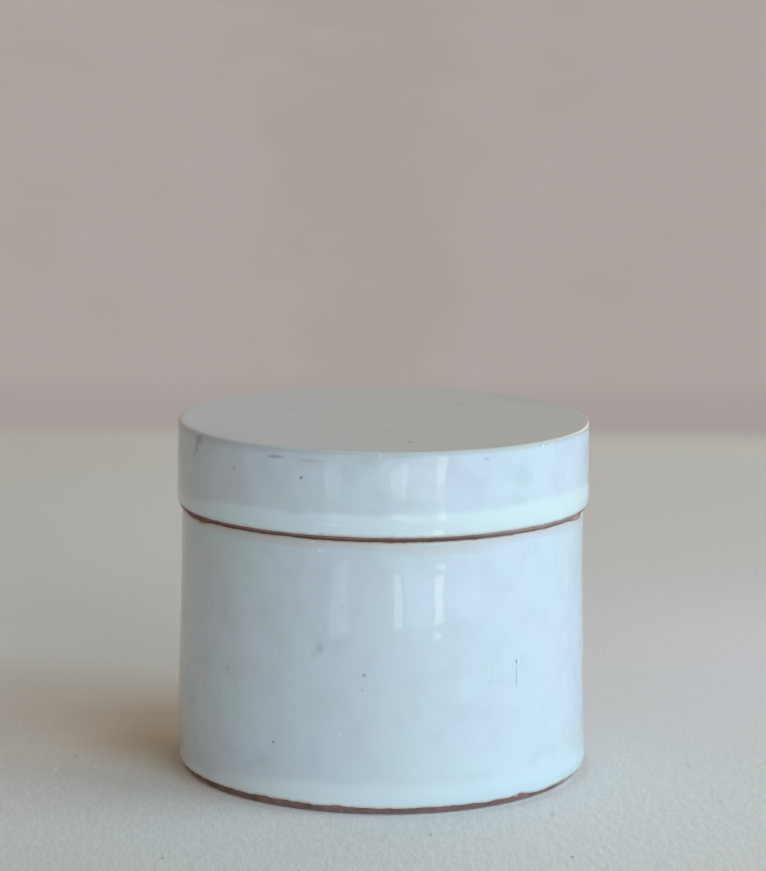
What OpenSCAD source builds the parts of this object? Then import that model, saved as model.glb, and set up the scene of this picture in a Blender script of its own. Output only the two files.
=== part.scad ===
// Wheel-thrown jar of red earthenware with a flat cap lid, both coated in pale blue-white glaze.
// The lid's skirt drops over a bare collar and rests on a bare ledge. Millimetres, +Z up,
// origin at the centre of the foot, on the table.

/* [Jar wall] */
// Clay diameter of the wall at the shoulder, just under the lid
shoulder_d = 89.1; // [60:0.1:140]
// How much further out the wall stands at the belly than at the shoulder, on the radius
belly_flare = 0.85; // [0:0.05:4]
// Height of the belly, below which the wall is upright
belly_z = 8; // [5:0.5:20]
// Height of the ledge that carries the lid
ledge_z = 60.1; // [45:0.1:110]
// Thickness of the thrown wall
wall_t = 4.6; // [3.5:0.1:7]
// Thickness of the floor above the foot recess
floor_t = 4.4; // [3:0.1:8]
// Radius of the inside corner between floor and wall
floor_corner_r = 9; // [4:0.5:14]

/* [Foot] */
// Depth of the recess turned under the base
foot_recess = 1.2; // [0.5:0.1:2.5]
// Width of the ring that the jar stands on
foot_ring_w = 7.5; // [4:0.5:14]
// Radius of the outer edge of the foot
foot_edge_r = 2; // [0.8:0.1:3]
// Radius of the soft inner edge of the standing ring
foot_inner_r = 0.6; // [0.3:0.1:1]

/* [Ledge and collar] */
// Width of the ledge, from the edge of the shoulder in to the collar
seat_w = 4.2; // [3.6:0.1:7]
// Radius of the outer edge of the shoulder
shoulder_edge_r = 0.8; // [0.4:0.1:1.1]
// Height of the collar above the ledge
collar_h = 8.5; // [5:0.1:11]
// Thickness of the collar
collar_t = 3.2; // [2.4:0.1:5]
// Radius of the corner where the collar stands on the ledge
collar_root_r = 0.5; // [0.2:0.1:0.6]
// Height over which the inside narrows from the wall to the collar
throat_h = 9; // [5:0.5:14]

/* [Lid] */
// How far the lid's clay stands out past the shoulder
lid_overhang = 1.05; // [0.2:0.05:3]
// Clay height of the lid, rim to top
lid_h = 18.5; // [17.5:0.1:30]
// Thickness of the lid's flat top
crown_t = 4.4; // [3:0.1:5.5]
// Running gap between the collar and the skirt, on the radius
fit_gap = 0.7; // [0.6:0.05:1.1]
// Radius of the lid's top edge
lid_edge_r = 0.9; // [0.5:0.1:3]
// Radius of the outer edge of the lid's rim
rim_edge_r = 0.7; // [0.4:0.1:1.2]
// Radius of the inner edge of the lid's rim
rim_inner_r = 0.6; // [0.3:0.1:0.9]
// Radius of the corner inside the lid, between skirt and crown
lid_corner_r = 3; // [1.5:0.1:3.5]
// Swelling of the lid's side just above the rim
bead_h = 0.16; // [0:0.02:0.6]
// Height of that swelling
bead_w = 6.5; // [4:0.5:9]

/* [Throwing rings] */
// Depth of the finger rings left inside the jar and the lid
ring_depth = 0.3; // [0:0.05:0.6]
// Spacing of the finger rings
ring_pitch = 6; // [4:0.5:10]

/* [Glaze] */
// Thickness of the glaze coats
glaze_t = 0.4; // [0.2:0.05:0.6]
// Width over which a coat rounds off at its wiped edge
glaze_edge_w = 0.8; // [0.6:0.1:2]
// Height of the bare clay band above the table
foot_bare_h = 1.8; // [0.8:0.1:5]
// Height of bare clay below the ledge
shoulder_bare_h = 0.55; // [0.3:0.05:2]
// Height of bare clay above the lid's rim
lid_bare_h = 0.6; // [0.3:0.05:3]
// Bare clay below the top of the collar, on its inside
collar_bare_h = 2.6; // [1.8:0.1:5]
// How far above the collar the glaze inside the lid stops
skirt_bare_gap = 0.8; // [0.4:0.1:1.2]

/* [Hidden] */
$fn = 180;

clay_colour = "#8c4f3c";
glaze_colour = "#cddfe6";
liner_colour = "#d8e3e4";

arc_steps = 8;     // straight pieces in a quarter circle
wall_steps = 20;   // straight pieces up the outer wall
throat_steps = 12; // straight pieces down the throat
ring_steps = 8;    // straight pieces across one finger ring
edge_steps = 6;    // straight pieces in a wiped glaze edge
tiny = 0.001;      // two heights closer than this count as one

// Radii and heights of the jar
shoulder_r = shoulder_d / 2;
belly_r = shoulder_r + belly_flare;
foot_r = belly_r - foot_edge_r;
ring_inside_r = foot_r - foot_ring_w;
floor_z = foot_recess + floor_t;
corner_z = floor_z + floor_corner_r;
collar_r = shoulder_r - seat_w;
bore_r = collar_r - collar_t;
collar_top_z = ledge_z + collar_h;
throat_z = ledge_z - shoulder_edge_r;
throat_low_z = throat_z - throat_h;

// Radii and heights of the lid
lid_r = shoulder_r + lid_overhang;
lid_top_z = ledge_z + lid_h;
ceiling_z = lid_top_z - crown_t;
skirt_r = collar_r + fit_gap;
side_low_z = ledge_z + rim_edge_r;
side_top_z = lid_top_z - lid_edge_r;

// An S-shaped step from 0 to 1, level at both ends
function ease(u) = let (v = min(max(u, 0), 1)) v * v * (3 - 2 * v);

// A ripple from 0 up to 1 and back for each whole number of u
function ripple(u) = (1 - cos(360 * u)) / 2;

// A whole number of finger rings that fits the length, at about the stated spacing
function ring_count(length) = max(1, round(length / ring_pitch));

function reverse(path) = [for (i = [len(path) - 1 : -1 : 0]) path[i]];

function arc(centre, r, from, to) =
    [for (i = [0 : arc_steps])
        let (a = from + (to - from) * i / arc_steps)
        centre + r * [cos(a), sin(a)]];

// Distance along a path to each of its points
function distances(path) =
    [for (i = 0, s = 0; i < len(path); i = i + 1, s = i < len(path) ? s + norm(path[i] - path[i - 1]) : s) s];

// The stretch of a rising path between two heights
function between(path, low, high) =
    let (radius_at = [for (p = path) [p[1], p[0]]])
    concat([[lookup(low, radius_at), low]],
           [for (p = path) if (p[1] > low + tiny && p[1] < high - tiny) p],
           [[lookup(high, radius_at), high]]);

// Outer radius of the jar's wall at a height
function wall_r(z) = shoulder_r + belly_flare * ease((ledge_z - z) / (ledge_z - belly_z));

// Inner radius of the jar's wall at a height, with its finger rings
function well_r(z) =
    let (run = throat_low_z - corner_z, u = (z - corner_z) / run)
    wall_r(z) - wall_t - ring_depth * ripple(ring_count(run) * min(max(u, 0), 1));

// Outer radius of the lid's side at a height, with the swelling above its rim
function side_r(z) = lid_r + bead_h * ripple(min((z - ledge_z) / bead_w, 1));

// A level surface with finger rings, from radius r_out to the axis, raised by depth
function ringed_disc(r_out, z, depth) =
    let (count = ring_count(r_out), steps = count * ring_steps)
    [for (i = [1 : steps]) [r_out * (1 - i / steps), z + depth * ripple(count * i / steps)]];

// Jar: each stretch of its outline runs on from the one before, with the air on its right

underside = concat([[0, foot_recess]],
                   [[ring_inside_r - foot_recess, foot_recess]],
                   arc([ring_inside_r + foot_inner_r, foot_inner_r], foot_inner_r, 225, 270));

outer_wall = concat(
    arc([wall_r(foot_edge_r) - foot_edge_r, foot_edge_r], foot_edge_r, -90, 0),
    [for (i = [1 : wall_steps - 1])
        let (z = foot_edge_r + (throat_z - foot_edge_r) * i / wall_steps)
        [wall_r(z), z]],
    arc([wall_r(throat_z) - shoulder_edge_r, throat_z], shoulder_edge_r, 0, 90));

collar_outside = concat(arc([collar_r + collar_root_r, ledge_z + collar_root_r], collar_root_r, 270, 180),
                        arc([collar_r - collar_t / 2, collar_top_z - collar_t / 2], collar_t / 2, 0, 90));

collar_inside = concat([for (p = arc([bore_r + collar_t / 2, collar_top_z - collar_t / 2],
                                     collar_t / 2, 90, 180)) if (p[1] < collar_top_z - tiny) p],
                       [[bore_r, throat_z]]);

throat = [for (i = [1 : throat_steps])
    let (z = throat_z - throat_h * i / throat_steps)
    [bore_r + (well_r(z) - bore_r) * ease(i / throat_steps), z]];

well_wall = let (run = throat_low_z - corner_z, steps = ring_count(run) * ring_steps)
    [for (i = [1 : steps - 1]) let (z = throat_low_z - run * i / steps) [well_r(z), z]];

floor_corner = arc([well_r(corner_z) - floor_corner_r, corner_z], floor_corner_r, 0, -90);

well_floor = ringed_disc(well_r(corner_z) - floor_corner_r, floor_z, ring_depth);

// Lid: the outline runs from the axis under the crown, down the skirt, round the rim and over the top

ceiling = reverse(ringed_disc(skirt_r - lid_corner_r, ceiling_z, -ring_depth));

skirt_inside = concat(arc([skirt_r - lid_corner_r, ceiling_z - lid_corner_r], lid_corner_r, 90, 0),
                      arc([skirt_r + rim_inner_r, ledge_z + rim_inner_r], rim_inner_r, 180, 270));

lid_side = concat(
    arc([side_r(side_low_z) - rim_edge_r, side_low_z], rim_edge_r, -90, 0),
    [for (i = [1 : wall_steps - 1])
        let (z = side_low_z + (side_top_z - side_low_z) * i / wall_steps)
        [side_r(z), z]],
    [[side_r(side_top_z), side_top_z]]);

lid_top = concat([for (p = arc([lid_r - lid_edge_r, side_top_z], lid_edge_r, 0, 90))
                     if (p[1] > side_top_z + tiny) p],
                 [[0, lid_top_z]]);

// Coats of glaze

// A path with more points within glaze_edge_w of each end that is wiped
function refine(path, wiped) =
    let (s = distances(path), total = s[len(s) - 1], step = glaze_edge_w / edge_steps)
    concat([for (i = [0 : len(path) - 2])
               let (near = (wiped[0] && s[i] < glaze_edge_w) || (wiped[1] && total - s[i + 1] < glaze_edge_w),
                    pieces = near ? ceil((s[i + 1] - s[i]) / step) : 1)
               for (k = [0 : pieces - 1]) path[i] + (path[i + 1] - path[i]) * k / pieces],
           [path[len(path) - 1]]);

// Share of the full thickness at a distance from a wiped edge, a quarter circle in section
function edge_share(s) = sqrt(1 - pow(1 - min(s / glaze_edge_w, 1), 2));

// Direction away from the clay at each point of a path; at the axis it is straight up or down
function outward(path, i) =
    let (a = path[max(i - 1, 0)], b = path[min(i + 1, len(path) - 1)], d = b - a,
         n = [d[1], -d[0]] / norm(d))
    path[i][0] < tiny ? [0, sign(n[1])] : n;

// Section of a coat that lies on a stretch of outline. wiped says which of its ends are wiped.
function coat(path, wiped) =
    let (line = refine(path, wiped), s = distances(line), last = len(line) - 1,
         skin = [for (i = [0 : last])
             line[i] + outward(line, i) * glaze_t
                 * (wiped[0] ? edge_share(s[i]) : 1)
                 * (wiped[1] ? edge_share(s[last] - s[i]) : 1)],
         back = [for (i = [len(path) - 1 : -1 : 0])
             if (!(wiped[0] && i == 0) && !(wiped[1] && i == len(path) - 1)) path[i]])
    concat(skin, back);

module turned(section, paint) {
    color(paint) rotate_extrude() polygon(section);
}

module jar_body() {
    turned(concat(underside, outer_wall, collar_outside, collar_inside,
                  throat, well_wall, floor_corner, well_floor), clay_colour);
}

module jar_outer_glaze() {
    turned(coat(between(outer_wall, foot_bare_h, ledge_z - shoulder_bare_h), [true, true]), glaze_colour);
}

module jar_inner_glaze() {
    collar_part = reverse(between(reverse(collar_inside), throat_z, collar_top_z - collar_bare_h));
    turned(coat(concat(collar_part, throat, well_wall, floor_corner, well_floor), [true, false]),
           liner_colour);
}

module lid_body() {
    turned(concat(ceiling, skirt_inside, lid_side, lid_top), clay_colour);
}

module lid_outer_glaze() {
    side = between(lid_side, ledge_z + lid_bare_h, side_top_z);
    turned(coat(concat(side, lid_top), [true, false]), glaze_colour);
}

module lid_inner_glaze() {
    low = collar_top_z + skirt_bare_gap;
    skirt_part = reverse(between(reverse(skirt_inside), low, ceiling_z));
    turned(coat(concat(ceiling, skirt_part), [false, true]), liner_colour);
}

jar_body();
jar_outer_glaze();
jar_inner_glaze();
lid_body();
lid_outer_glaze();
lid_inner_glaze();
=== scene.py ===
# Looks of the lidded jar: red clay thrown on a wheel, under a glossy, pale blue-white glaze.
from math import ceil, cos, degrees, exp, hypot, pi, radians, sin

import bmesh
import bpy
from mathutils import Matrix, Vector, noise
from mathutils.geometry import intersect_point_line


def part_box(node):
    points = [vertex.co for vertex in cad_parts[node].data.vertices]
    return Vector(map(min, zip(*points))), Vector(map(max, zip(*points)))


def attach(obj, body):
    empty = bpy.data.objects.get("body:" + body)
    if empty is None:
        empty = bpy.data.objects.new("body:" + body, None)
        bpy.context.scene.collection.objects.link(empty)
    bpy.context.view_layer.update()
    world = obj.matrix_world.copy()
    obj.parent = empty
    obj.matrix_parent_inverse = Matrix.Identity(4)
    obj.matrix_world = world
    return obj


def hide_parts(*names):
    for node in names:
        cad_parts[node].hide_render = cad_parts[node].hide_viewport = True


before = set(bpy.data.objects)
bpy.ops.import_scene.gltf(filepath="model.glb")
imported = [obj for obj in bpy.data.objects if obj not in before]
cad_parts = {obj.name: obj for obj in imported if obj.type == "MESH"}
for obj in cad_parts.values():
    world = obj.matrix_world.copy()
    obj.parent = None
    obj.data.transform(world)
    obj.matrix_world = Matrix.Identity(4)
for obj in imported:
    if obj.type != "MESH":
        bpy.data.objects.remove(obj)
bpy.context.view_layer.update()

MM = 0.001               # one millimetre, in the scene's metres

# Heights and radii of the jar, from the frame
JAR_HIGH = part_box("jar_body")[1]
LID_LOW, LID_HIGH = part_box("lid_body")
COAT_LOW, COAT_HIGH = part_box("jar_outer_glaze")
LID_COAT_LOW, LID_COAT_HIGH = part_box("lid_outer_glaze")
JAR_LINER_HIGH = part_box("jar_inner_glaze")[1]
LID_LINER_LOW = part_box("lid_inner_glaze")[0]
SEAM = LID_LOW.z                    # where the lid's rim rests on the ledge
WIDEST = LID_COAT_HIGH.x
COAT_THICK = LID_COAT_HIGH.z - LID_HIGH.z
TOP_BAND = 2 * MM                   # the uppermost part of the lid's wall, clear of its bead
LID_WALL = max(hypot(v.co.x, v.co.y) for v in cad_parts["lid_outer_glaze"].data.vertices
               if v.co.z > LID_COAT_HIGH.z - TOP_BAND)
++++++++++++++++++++
Retype verbatim the lines that run from the line containing "obj.parent = None" to the line containing "the scene's metres", both inclusive, and no others.

● SOLUTION TO THE PROBLEM:
    obj.parent = None
    obj.data.transform(world)
    obj.matrix_world = Matrix.Identity(4)
for obj in imported:
    if obj.type != "MESH":
        bpy.data.objects.remove(obj)
bpy.context.view_layer.update()

MM = 0.001               # one millimetre, in the scene's metres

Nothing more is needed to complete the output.